DATA EXTRACT:
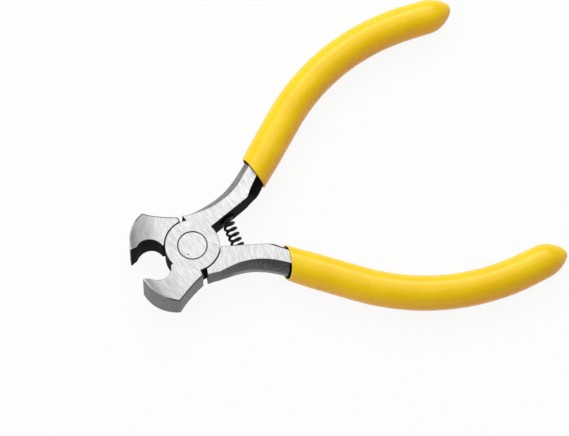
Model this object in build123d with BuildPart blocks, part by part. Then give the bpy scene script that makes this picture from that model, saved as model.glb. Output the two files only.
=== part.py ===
from build123d import *
from math import cos, pi, radians, sin, sqrt
import os

# Seed sheller pliers: small end nippers with a lap joint, a coil spring between the
# handles and a soft sleeve on each handle. Lengths are in millimetres.
# Both levers come from one forging: the rear one is the front one turned over about
# its long axis. The forging is drawn as it lies when the tool is shut. X runs from the
# pivot towards the handles, Y across the tool and Z along the pivot, and the underside
# of the joint is at zero.

# The joint
joint_thickness = 8.2
disc_radius = 7.2
disc_gap = 0.2
open_angle = 30.8

# The rivet
rivet_radius = 2.6
rivet_head_radius = 3.9
rivet_fit = 0.05
rivet_rim = 0.12
countersink_angle = 90

# The jaw, whose heel and bevel are set back from its cutting edge
jaw_reach = 16.3
jaw_width = 12.4
edge_relief = 0.03
heel_setback = 4.2
heel_drop = 10.5
heel_round = 0.5
nose_radius = 11.3
nose_edge_break = 0.3
jaw_back_hollow = 0.3
jaw_shoulder_reach = 2.8
jaw_web = 1.0
shoulder_round = 0.5
bevel_setback = 1.7
bevel_drop = 0.9
throat_drop = 2.95
throat_wall = 0.5
throat_end_angle = 7
flare_gap = 1.1

# The neck, from its shoulder at the joint to the mouth of the sleeve
shoulder_reach = 3.0
neck_web = 0.75
shoulder_belly = 0.2
waist_reach = 13.0
waist_rise = 5.85
belly = 1.6
neck_depth = 1.2
spring_flat_rise = 1.2
kink_reach = 19.2
kink_rise = 1.8
kink_face = 4.7
kink_angle = 16
mouth_reach = 25.2
mouth_rise = 6.93
mouth_face = 3.8
mouth_belly = 1.2
mouth_thickness = 7.1
taper_reach = 12.0
neck_end_length = 2.5

# The line of the handle inside its sleeve, and the tail that follows it
grip_angle = 24.3
grip_length = 18.7
grip_bend_radius = 58.4
grip_bend_angle = 44.5
grip_end_length = 4.6
tail_width = 5.2
tail_thickness = 5.6

# The sleeves. The front one stops beyond the mouth of the neck and the rear one short of it.
front_mouth_gap = 1.0
rear_mouth_lap = 1.1
socket_fit = 0.14
socket_wall = 0.5
socket_length = 4.0
tail_fit = 0.1
lip_break = 0.15
tip_nose_radius = 2.5
tip_angle = 50
tip_steps = 3

# The spring and its blind seats
spring_reach = 11.7
spring_radius = 1.35
spring_turns = 8
spring_end_gap = 0.27
wire_radius = 0.35
wire_sides = 6
seat_fit = 0.55
seat_depth = 1.75

# Cuts run past the metal by this much
overrun = 2.0

lap = joint_thickness / 2
bore_radius = rivet_radius + rivet_fit
countersink_radius = rivet_head_radius + rivet_fit
recess_radius = disc_radius + disc_gap
heading = radians(grip_angle)
turn = radians(open_angle / 2)

# The jaw and the shoulders stand round the recess for the other lever's disc
heel_reach = jaw_reach - heel_setback
bevel_reach = jaw_reach - bevel_setback
jaw_shoulder_drop = recess_radius + jaw_web
shoulder_rise = recess_radius + neck_web
throat_end_radius = recess_radius + throat_wall
throat_reach = (throat_end_radius + bevel_reach) / 2
flare_start = recess_radius + flare_gap
flare = (jaw_width - joint_thickness) / 2
flare_radius = ((jaw_reach - flare_start) ** 2 + flare**2) / (2 * flare)

# The sleeve's socket goes round the end of the neck
socket_radius = sqrt(mouth_face**2 + mouth_thickness**2) / 2 + socket_fit
sleeve_radius = socket_radius + socket_wall
front_mouth_reach = mouth_reach + front_mouth_gap
rear_mouth_reach = mouth_reach - rear_mouth_lap

# The closed tip of a sleeve follows a wide arc, and then a small round nose
tip_turn = radians(tip_angle)
tip_radius = (sleeve_radius - tip_nose_radius * cos(tip_turn)) / (1 - cos(tip_turn))
tip_length = tip_radius * sin(tip_turn) + tip_nose_radius * (1 - sin(tip_turn))

# Each seat meets the spring's line at half its depth, and the spring fills both seats
flat_slope = (kink_rise - spring_flat_rise) / (kink_reach - disc_radius)
flat_start = spring_flat_rise - disc_radius * flat_slope
seat_radius = spring_radius + wire_radius + seat_fit
seat_reach = (spring_reach + (flat_start + seat_depth / 2) * sin(turn)) / (
    cos(turn) - flat_slope * sin(turn)
)
seat_rise = flat_start + seat_reach * flat_slope + seat_depth
spring_rise = (
    seat_rise + (spring_reach + spring_radius) * sin(turn) - wire_radius - spring_end_gap
) / cos(turn)
spring_pitch = 2 * spring_rise / spring_turns

mid_plane = Plane.XY.offset(lap)
side_plane = Plane(origin=(0, 0, lap), x_dir=(1, 0, 0), z_dir=(0, -1, 0))
seat_plane = Plane(origin=(seat_reach, seat_rise, lap), x_dir=(1, 0, 0), z_dir=(0, -1, 0))
front_place = Plane(origin=(0, 0, 0), x_dir=(cos(turn), sin(turn), 0), z_dir=(0, 0, 1))
rear_place = Plane(
    origin=(0, 0, joint_thickness), x_dir=(cos(turn), -sin(turn), 0), z_dir=(0, 0, -1)
)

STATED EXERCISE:
Go through the listing and copy all of it exactly.

RESPONSE TO THIS TASK:
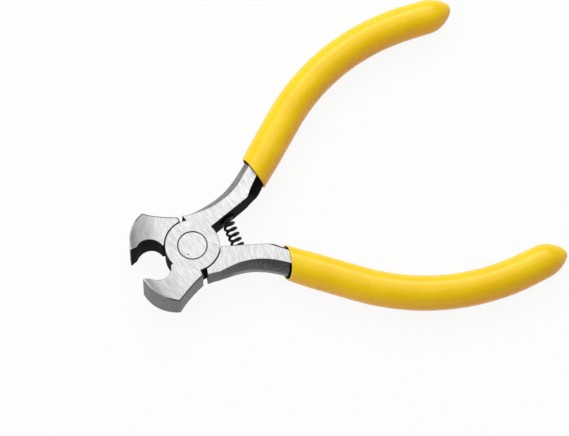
Model this object in build123d with BuildPart blocks, part by part. Then give the bpy scene script that makes this picture from that model, saved as model.glb. Output the two files only.
=== part.py ===
from build123d import *
from math import cos, pi, radians, sin, sqrt
import os

# Seed sheller pliers: small end nippers with a lap joint, a coil spring between the
# handles and a soft sleeve on each handle. Lengths are in millimetres.
# Both levers come from one forging: the rear one is the front one turned over about
# its long axis. The forging is drawn as it lies when the tool is shut. X runs from the
# pivot towards the handles, Y across the tool and Z along the pivot, and the underside
# of the joint is at zero.

# The joint
joint_thickness = 8.2
disc_radius = 7.2
disc_gap = 0.2
open_angle = 30.8

# The rivet
rivet_radius = 2.6
rivet_head_radius = 3.9
rivet_fit = 0.05
rivet_rim = 0.12
countersink_angle = 90

# The jaw, whose heel and bevel are set back from its cutting edge
jaw_reach = 16.3
jaw_width = 12.4
edge_relief = 0.03
heel_setback = 4.2
heel_drop = 10.5
heel_round = 0.5
nose_radius = 11.3
nose_edge_break = 0.3
jaw_back_hollow = 0.3
jaw_shoulder_reach = 2.8
jaw_web = 1.0
shoulder_round = 0.5
bevel_setback = 1.7
bevel_drop = 0.9
throat_drop = 2.95
throat_wall = 0.5
throat_end_angle = 7
flare_gap = 1.1

# The neck, from its shoulder at the joint to the mouth of the sleeve
shoulder_reach = 3.0
neck_web = 0.75
shoulder_belly = 0.2
waist_reach = 13.0
waist_rise = 5.85
belly = 1.6
neck_depth = 1.2
spring_flat_rise = 1.2
kink_reach = 19.2
kink_rise = 1.8
kink_face = 4.7
kink_angle = 16
mouth_reach = 25.2
mouth_rise = 6.93
mouth_face = 3.8
mouth_belly = 1.2
mouth_thickness = 7.1
taper_reach = 12.0
neck_end_length = 2.5

# The line of the handle inside its sleeve, and the tail that follows it
grip_angle = 24.3
grip_length = 18.7
grip_bend_radius = 58.4
grip_bend_angle = 44.5
grip_end_length = 4.6
tail_width = 5.2
tail_thickness = 5.6

# The sleeves. The front one stops beyond the mouth of the neck and the rear one short of it.
front_mouth_gap = 1.0
rear_mouth_lap = 1.1
socket_fit = 0.14
socket_wall = 0.5
socket_length = 4.0
tail_fit = 0.1
lip_break = 0.15
tip_nose_radius = 2.5
tip_angle = 50
tip_steps = 3

# The spring and its blind seats
spring_reach = 11.7
spring_radius = 1.35
spring_turns = 8
spring_end_gap = 0.27
wire_radius = 0.35
wire_sides = 6
seat_fit = 0.55
seat_depth = 1.75

# Cuts run past the metal by this much
overrun = 2.0

lap = joint_thickness / 2
bore_radius = rivet_radius + rivet_fit
countersink_radius = rivet_head_radius + rivet_fit
recess_radius = disc_radius + disc_gap
heading = radians(grip_angle)
turn = radians(open_angle / 2)

# The jaw and the shoulders stand round the recess for the other lever's disc
heel_reach = jaw_reach - heel_setback
bevel_reach = jaw_reach - bevel_setback
jaw_shoulder_drop = recess_radius + jaw_web
shoulder_rise = recess_radius + neck_web
throat_end_radius = recess_radius + throat_wall
throat_reach = (throat_end_radius + bevel_reach) / 2
flare_start = recess_radius + flare_gap
flare = (jaw_width - joint_thickness) / 2
flare_radius = ((jaw_reach - flare_start) ** 2 + flare**2) / (2 * flare)

# The sleeve's socket goes round the end of the neck
socket_radius = sqrt(mouth_face**2 + mouth_thickness**2) / 2 + socket_fit
sleeve_radius = socket_radius + socket_wall
front_mouth_reach = mouth_reach + front_mouth_gap
rear_mouth_reach = mouth_reach - rear_mouth_lap

# The closed tip of a sleeve follows a wide arc, and then a small round nose
tip_turn = radians(tip_angle)
tip_radius = (sleeve_radius - tip_nose_radius * cos(tip_turn)) / (1 - cos(tip_turn))
tip_length = tip_radius * sin(tip_turn) + tip_nose_radius * (1 - sin(tip_turn))

# Each seat meets the spring's line at half its depth, and the spring fills both seats
flat_slope = (kink_rise - spring_flat_rise) / (kink_reach - disc_radius)
flat_start = spring_flat_rise - disc_radius * flat_slope
seat_radius = spring_radius + wire_radius + seat_fit
seat_reach = (spring_reach + (flat_start + seat_depth / 2) * sin(turn)) / (
    cos(turn) - flat_slope * sin(turn)
)
seat_rise = flat_start + seat_reach * flat_slope + seat_depth
spring_rise = (
    seat_rise + (spring_reach + spring_radius) * sin(turn) - wire_radius - spring_end_gap
) / cos(turn)
spring_pitch = 2 * spring_rise / spring_turns

mid_plane = Plane.XY.offset(lap)
side_plane = Plane(origin=(0, 0, lap), x_dir=(1, 0, 0), z_dir=(0, -1, 0))
seat_plane = Plane(origin=(seat_reach, seat_rise, lap), x_dir=(1, 0, 0), z_dir=(0, -1, 0))
front_place = Plane(origin=(0, 0, 0), x_dir=(cos(turn), sin(turn), 0), z_dir=(0, 0, 1))
rear_place = Plane(
    origin=(0, 0, joint_thickness), x_dir=(cos(turn), -sin(turn), 0), z_dir=(0, 0, -1)
)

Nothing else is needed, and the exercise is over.